Review: Hamlet, Southwark Playhouse: Slimmed down version has lost context and depth
17/01/2023
This slimmed-down production of Hamlet by Lazarus Theatre Company at the Southwark Playhouse clocks in at just 95 minutes. It focuses primarily on the younger characters - Hamlet, Horatio, Laertes, Ophelia, Rosencrantz and Guildenstern.
The story is framed as a sort of therapy session, there is a circle of chairs, and a voice over a tannoy proclaims it is a 'safe space'. The tannoy is a device used for the 'adults' communicating throughout the play - on the few occasions they feature.
I'm definitely not a Shakespeare purist, I like the idea of trimmed-down Shakespeare. There are chunks of his plays that were appropriate for the time they were written that can be easily cut for modern audiences without impact on the story.
Too many cuts
But too much has been removed in this production. If you aren't familiar with the story, I'm not sure you'd get much from it.
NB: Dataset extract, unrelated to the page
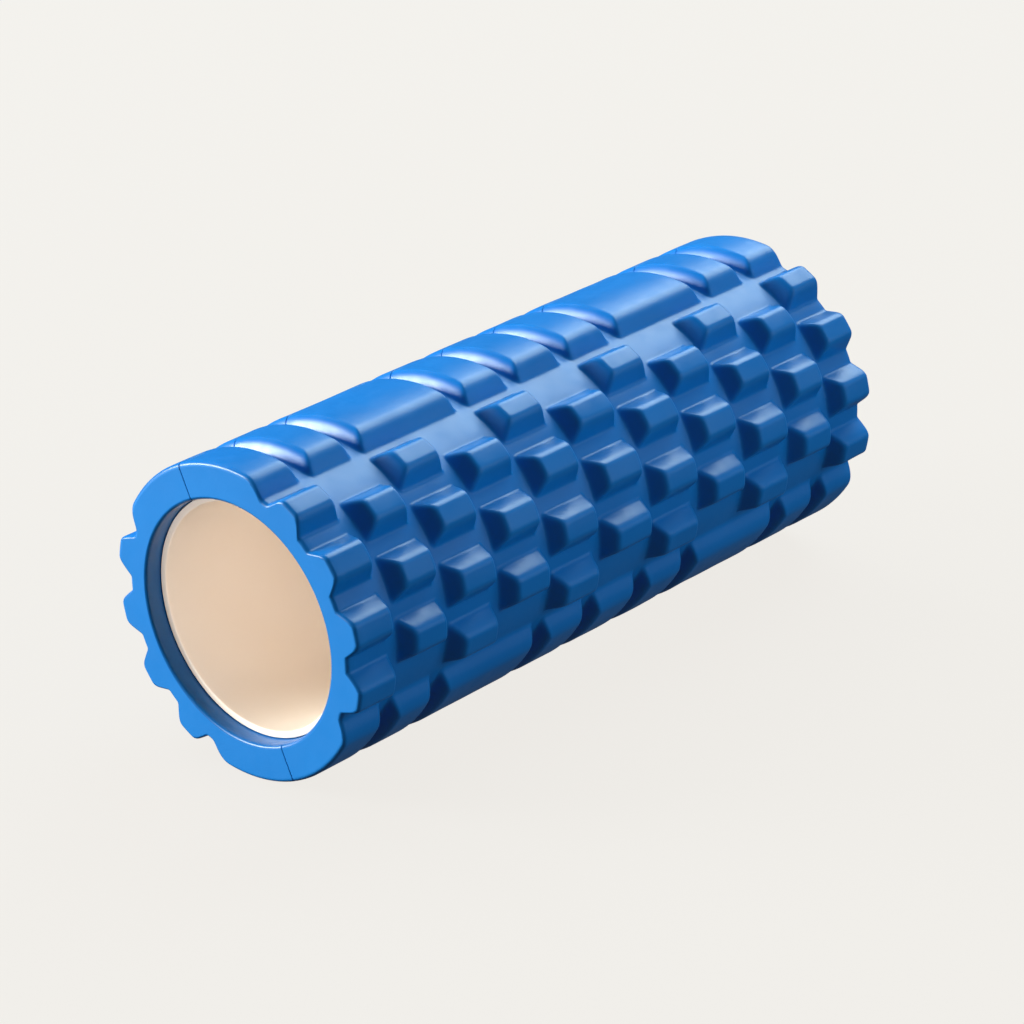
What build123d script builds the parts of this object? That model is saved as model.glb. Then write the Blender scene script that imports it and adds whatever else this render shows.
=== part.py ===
from build123d import *
import os
from math import cos, radians, sin

# Textured foam roller: a moulded foam sleeve in two half shells, glued round a hollow plastic tube.
# Millimetres. The roller's axis is X and the origin is the middle of the roller, which lies on its
# side with +Z up. Angles are degrees about X, from +Y towards +Z.

# Sleeve
LENGTH = 330.0
PAD_R = 68.5  # tops of the pads
BLOCK_R = 69.6  # tops of the blocks
GROOVE_R = 62.2  # floor of the grooves between them
BORE_R = 52.6  # wall that sits on the glued tube
BORE_BEVEL = 1.2  # broken edge at each mouth
JOINT_ANGLE = 63.4  # the joint in the middle of the upper smooth band
HALF_TURN = 180.0

# Raised pattern, in cells along the roller: the list reads the same from either end
CELLS = [22.65, 24.0, 25.6, 25.6, 26.3, 27.7, 26.3, 25.6, 25.6, 24.0, 22.65]
CELL_GAP = 5.4  # groove between neighbouring cells, at its floor
LONG_PADS = {2: 3, 7: 8}  # first and last cell that one long pad of the smooth band spans
ROOT = 1.5  # how deep a pad or block is rooted in the sleeve wall

# Smooth band, measured from the joint in its middle
BAND_FOOT = 41.7
BAND_TOP = 35.6
PAD_LEAN = (3.4, 2.4)  # run of a pad's two end walls: the -X end leans more than the +X end
PAD_ROUND = 2.4

# Staggered blocks
ROWS = 7
ROW_PITCH = 12.0
FOOT_ANGLE = 17.8  # width of a block at its foot, wider than the pitch: the rows mesh
RIDGE_ANGLE = 8.2
BLOCK_LEAN = (4.6, 2.0)
BLOCK_ROUND = 1.8

# Joint between the half shells
NOTCH = 0.9  # depth of the fine V left along the joint
BOND_THICK = 0.3
BOND_INSET = 4.0  # the glue stops this far short of the end faces
SEAM_BOND_IN = 54.0
SEAM_BOND_OUT = 61.0

# Tube
FILM = 0.3  # contact adhesive between the tube and the sleeve
TUBE_WALL = 3.0
TUBE_RECESS = 8.0  # tube end behind the sleeve's end face
TUBE_EDGE = 0.6
FILM_INSET = 3.0  # film edge behind the tube end

HALF = LENGTH / 2
TUBE_R = BORE_R - FILM
TUBE_HALF = HALF - TUBE_RECESS
ROW_ANGLES = [90 + (row - (ROWS - 1) / 2) * ROW_PITCH for row in range(ROWS)]

os.makedirs("parts", exist_ok=True)


def half_plane(angle):
    """Plane through the axis: local x along the roller, local y outwards at this angle."""
    turn = radians(angle)
    return Plane(origin=(0, 0, 0), x_dir=(1, 0, 0), z_dir=(0, -sin(turn), cos(turn)))


def polar(radius, angle):
    """A point of a cross-section sketch."""
    return (radius * cos(radians(angle)), radius * sin(radians(angle)))


def cell_spans():
    """Start and end of each cell's foot along the roller."""
    spans = []
    start = -HALF
    for size in CELLS:
        spans.append((start, start + size))
        start += size + CELL_GAP
    return spans


def pad_spans():
    """The cells again, with two merged wherever one long pad spans them."""
    cells = cell_spans()
    inner = list(LONG_PADS.values())
    return [(cells[i][0], cells[LONG_PADS.get(i, i)][1]) for i in range(len(cells)) if i not in inner]


def ridge_ring(spans, top, leans, rounding, start, arc):
    """A line of ridges revolved about the axis; an end at the roller's end face is cut square."""
    plane = half_plane(start)
    low = GROOVE_R - ROOT
    with BuildPart() as ring:
        with BuildSketch(plane) as outline:
            for x0, x1 in spans:
                top0 = (x0 + (leans[0] if x0 > -HALF + 1 else 0), top)
                top1 = (x1 - (leans[1] if x1 < HALF - 1 else 0), top)
                with BuildLine():
                    Polyline((x0, low), (x0, GROOVE_R), top0, top1, (x1, GROOVE_R), (x1, low), close=True)
                make_face()
            fillet(outline.vertices().group_by(Axis.Y)[-1], rounding)
        revolve(axis=Axis.X, revolution_arc=arc)
    return ring.part


def row_bars(angles):
    """Bars along the whole roller with the cross-section of a block, one at each angle."""
    low = GROOVE_R - ROOT
    half_foot = FOOT_ANGLE / 2
    half_ridge = RIDGE_ANGLE / 2
    with BuildPart() as bars:
        with BuildSketch(Plane.YZ.offset(-HALF)) as section:
            for at in angles:
                left = (polar(low, at - half_foot), polar(GROOVE_R, at - half_foot))
                ridge = (polar(BLOCK_R, at - half_ridge), polar(BLOCK_R, at + half_ridge))
                right = (polar(GROOVE_R, at + half_foot), polar(low, at + half_foot))
                with BuildLine():
                    Polyline(*left, *ridge, *right, close=True)
                make_face()
            corners = [v for v in section.vertices() if Vector(v.X, v.Y).length > GROOVE_R + 1]
            fillet(corners, BLOCK_ROUND)
        extrude(amount=LENGTH)
    return bars.part


def block_field(start, parity):
    """Every second row's blocks over every second cell, for one half shell."""
    angles = [start + at for at in ROW_ANGLES[parity::2]]
    ring = ridge_ring(cell_spans()[parity::2], BLOCK_R, BLOCK_LEAN, BLOCK_ROUND, start, HALF_TURN)
    bars = row_bars(angles)
    with BuildPart() as field:
        add(ring)
        add(bars, mode=Mode.INTERSECT)
    return field.part


def band_half(start, side):
    """The half of a smooth band on one side (+1 or -1) of the joint at this angle."""
    pads = ridge_ring(pad_spans(), PAD_R, PAD_LEAN, PAD_ROUND, start, side * BAND_FOOT)
    low = GROOVE_R - ROOT
    edge = side * (BAND_FOOT - BAND_TOP)
    with BuildPart() as band:
        add(pads)
        # One long cut leans the band's edge from its foot to its top
        with BuildSketch(Plane.YZ.offset(-HALF)):
            foot = start + side * BAND_FOOT
            with BuildLine():
                Polyline(
                    polar(GROOVE_R, foot), polar(PAD_R + 0.4, foot - edge),
                    polar(PAD_R + ROOT, foot - edge), polar(PAD_R + ROOT, foot + edge),
                    polar(GROOVE_R, foot + edge), close=True,
                )
            make_face()
        extrude(amount=LENGTH, mode=Mode.SUBTRACT)
    return band.part


def seam_bond(angle):
    """Strip of glue in the joint between the half shells."""
    with BuildPart() as strip:
        with BuildSketch(half_plane(angle)):
            with Locations((0, (SEAM_BOND_IN + SEAM_BOND_OUT) / 2)):
                Rectangle(LENGTH - 2 * BOND_INSET, SEAM_BOND_OUT - SEAM_BOND_IN)
        extrude(amount=BOND_THICK / 2, both=True)
    return strip.part


def half_shell(start):
    """One moulding: the wall, half of each smooth band, and the blocks between them."""
    end = start + HALF_TURN
    pieces = [band_half(start, 1), band_half(end, -1), block_field(start, 0), block_field(start, 1)]
    pockets = [seam_bond(start), seam_bond(end)]
    bevel = BORE_R + BORE_BEVEL
    with BuildPart() as shell:
        with BuildSketch(half_plane(start)):
            with BuildLine():
                Polyline(
                    (-HALF, bevel), (-HALF, GROOVE_R), (HALF, GROOVE_R), (HALF, bevel),
                    (HALF - BORE_BEVEL, BORE_R), (-HALF + BORE_BEVEL, BORE_R), close=True,
                )
            make_face()
        revolve(axis=Axis.X, revolution_arc=HALF_TURN)
        for piece in pieces:
            add(piece)
        # A fine V along both joints
        with BuildSketch(Plane.YZ.offset(-HALF)):
            for at in (start, end):
                with Locations(polar(PAD_R, at)):
                    Rectangle(NOTCH * 2**0.5, NOTCH * 2**0.5, rotation=at + 45)
        extrude(amount=LENGTH, mode=Mode.SUBTRACT)
        for pocket in pockets:
            add(pocket, mode=Mode.SUBTRACT)
    return shell.part


def bond_film(start):
    """Film of contact adhesive under one half shell."""
    reach = TUBE_HALF - FILM_INSET
    with BuildPart() as film:
        with BuildSketch(half_plane(start)):
            with Locations((0, TUBE_R + FILM / 2)):
                Rectangle(2 * reach, FILM)
        revolve(axis=Axis.X, revolution_arc=HALF_TURN)
    return film.part


# Core tube
with BuildPart() as core_tube:
    with BuildSketch(Plane.YZ.offset(-TUBE_HALF)):
        Circle(TUBE_R)
        Circle(TUBE_R - TUBE_WALL, mode=Mode.SUBTRACT)
    extrude(amount=2 * TUBE_HALF)
    rims = core_tube.edges().filter_by(GeomType.CIRCLE)
    chamfer(rims, TUBE_EDGE)

# The half shell facing -Y, and the same moulding turned half a turn about the axis
with BuildPart() as foam_shell_front:
    add(half_shell(JOINT_ANGLE))
with BuildPart() as foam_shell_back:
    add(half_shell(JOINT_ANGLE + HALF_TURN))

with BuildPart() as core_bond_front:
    add(bond_film(JOINT_ANGLE))
with BuildPart() as core_bond_back:
    add(bond_film(JOINT_ANGLE + HALF_TURN))

with BuildPart() as seam_bond_top:
    add(seam_bond(JOINT_ANGLE))
with BuildPart() as seam_bond_bottom:
    add(seam_bond(JOINT_ANGLE + HALF_TURN))

core_tube.part.label = "core_tube"
export_step(core_tube.part, "parts/core_tube.step")

foam_shell_front.part.label = "foam_shell_front"
export_step(foam_shell_front.part, "parts/foam_shell_front.step")

foam_shell_back.part.label = "foam_shell_back"
export_step(foam_shell_back.part, "parts/foam_shell_back.step")

core_bond_front.part.label = "core_bond_front"
export_step(core_bond_front.part, "parts/core_bond_front.step")

core_bond_back.part.label = "core_bond_back"
export_step(core_bond_back.part, "parts/core_bond_back.step")

seam_bond_top.part.label = "seam_bond_top"
export_step(seam_bond_top.part, "parts/seam_bond_top.step")

seam_bond_bottom.part.label = "seam_bond_bottom"
export_step(seam_bond_bottom.part, "parts/seam_bond_bottom.step")
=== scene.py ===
import math

import bpy
import numpy as np
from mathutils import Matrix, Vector


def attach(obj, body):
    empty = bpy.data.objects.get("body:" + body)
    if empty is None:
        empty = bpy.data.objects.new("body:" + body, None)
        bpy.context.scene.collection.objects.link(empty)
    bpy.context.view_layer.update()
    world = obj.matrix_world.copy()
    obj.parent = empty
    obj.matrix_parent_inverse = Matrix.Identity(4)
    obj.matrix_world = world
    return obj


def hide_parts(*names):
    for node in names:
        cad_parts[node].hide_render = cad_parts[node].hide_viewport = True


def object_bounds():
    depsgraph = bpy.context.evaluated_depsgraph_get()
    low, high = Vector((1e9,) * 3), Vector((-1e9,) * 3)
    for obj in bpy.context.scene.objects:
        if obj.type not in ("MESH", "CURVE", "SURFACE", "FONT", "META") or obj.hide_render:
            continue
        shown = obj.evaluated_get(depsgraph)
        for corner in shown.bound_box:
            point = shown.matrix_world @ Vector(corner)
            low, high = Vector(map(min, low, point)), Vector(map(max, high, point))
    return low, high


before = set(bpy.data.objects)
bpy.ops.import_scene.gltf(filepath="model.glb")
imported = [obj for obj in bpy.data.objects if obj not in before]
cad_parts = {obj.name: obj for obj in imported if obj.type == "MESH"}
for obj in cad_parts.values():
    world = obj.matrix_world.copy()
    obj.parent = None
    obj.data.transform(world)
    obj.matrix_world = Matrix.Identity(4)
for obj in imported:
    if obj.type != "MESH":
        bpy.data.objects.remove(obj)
cad_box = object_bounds()

MM = 0.001

# Sizes in millimetres and degrees, the same as in part.py. The axis is X, and angles turn about it from +Y
# towards +Z.
HALF = 165.0        # half the sleeve's length
PAD_R = 68.5        # tops of the smooth band's pads
BLOCK_R = 69.6      # tops of the blocks
GROOVE_R = 62.2     # floor between them
PAD_RISE = PAD_R - GROOVE_R
BLOCK_RISE = BLOCK_R - GROOVE_R
BORE_R = 52.6
BORE_BEVEL = 1.2
JOINT_ANGLE = 63.4  # upper joint between the half shells, the middle of the upper band
CELLS = (22.65, 24.0, 25.6, 25.6, 26.3, 27.7, 26.3, 25.6, 25.6, 24.0, 22.65)
CELL_GAP = 5.4
LONG_PADS = {2: 3, 7: 8}    # first and last cell of each long pad
BAND_FOOT = 41.7    # edge of the band from the joint, at its foot
BAND_TOP = 35.6     # and at its top
PAD_LEAN = (3.4, 2.4)       # run of the -X and +X end walls
BLOCK_LEAN = (4.6, 2.0)
ROWS = 7
ROW_PITCH = 12.0
FOOT_ANGLE = 17.8   # width of a block at its foot
RIDGE_ANGLE = 8.2   # and at its top
TUBE_R = 52.3
TUBE_WALL = 3.0
TUBE_HALF = 157.0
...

It's a play I've seen plenty of times (and studied), so I could easily fill in the gaps. What was lost for me was the context, the layers and the nuance.
If you never see Hamlet (Michael Hawkey) interacting with Claudius and Gertrude or see the adults plotting and manipulating, you lose part of what is driving him and what he is up against. You miss the politics of family and succession.